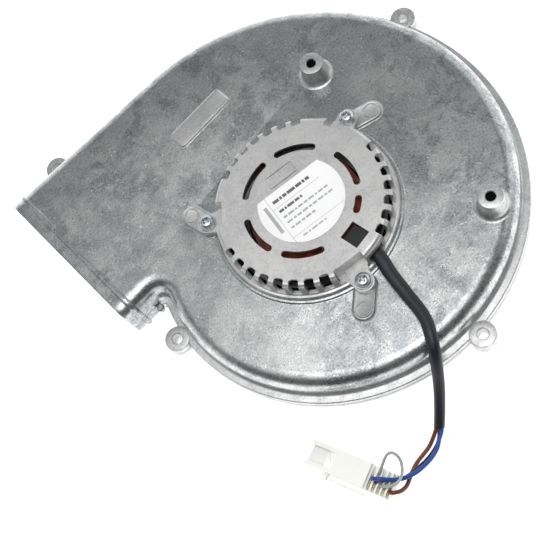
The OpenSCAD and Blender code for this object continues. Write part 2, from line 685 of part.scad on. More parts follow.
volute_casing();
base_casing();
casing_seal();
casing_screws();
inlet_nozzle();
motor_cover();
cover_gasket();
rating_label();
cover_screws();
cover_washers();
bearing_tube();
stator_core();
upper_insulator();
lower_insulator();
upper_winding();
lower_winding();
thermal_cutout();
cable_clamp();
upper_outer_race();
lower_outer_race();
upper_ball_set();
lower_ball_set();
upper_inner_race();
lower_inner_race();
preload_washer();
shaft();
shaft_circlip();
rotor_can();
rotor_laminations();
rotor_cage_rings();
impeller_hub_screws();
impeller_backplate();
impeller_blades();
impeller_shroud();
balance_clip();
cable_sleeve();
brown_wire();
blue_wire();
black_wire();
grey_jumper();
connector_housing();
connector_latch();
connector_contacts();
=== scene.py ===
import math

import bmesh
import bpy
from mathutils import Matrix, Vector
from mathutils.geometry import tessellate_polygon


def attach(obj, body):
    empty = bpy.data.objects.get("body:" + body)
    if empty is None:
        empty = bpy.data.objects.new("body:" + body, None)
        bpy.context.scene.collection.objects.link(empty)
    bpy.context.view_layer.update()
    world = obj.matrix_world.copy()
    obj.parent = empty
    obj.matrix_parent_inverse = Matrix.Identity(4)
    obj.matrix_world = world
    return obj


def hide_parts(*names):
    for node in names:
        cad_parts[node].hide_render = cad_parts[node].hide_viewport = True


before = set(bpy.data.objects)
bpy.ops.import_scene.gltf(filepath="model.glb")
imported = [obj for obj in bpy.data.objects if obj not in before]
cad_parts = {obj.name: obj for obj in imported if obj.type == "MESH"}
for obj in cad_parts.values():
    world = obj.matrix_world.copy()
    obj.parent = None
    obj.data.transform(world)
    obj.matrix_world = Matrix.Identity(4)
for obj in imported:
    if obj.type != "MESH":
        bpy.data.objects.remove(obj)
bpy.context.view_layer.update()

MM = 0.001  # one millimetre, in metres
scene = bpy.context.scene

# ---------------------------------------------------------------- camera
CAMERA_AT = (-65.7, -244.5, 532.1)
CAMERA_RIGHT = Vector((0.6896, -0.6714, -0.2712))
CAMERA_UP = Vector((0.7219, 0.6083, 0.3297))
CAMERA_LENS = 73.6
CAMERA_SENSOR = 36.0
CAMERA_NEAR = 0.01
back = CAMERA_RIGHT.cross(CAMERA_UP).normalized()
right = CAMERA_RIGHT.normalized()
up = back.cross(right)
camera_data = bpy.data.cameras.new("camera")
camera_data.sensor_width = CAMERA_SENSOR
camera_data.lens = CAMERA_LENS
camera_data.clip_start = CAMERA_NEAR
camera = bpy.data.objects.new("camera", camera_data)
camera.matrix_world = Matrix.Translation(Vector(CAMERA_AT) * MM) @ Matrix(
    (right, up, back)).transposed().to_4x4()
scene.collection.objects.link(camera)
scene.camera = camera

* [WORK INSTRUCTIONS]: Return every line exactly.

* [THE REPLY]:
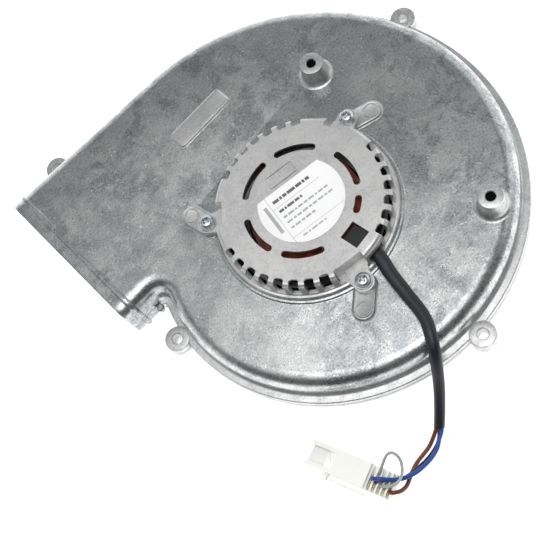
The OpenSCAD and Blender code for this object continues. Write part 2, from line 685 of part.scad on. More parts follow.
volute_casing();
base_casing();
casing_seal();
casing_screws();
inlet_nozzle();
motor_cover();
cover_gasket();
rating_label();
cover_screws();
cover_washers();
bearing_tube();
stator_core();
upper_insulator();
lower_insulator();
upper_winding();
lower_winding();
thermal_cutout();
cable_clamp();
upper_outer_race();
lower_outer_race();
upper_ball_set();
lower_ball_set();
upper_inner_race();
lower_inner_race();
preload_washer();
shaft();
shaft_circlip();
rotor_can();
rotor_laminations();
rotor_cage_rings();
impeller_hub_screws();
impeller_backplate();
impeller_blades();
impeller_shroud();
balance_clip();
cable_sleeve();
brown_wire();
blue_wire();
black_wire();
grey_jumper();
connector_housing();
connector_latch();
connector_contacts();
=== scene.py ===
import math

import bmesh
import bpy
from mathutils import Matrix, Vector
from mathutils.geometry import tessellate_polygon


def attach(obj, body):
    empty = bpy.data.objects.get("body:" + body)
    if empty is None:
        empty = bpy.data.objects.new("body:" + body, None)
        bpy.context.scene.collection.objects.link(empty)
    bpy.context.view_layer.update()
    world = obj.matrix_world.copy()
    obj.parent = empty
    obj.matrix_parent_inverse = Matrix.Identity(4)
    obj.matrix_world = world
    return obj


def hide_parts(*names):
    for node in names:
        cad_parts[node].hide_render = cad_parts[node].hide_viewport = True


before = set(bpy.data.objects)
bpy.ops.import_scene.gltf(filepath="model.glb")
imported = [obj for obj in bpy.data.objects if obj not in before]
cad_parts = {obj.name: obj for obj in imported if obj.type == "MESH"}
for obj in cad_parts.values():
    world = obj.matrix_world.copy()
    obj.parent = None
    obj.data.transform(world)
    obj.matrix_world = Matrix.Identity(4)
for obj in imported:
    if obj.type != "MESH":
        bpy.data.objects.remove(obj)
bpy.context.view_layer.update()

MM = 0.001  # one millimetre, in metres
scene = bpy.context.scene

# ---------------------------------------------------------------- camera
CAMERA_AT = (-65.7, -244.5, 532.1)
CAMERA_RIGHT = Vector((0.6896, -0.6714, -0.2712))
CAMERA_UP = Vector((0.7219, 0.6083, 0.3297))
CAMERA_LENS = 73.6
CAMERA_SENSOR = 36.0
CAMERA_NEAR = 0.01
back = CAMERA_RIGHT.cross(CAMERA_UP).normalized()
right = CAMERA_RIGHT.normalized()
up = back.cross(right)
camera_data = bpy.data.cameras.new("camera")
camera_data.sensor_width = CAMERA_SENSOR
camera_data.lens = CAMERA_LENS
camera_data.clip_start = CAMERA_NEAR
camera = bpy.data.objects.new("camera", camera_data)
camera.matrix_world = Matrix.Translation(Vector(CAMERA_AT) * MM) @ Matrix(
    (right, up, back)).transposed().to_4x4()
scene.collection.objects.link(camera)
scene.camera = camera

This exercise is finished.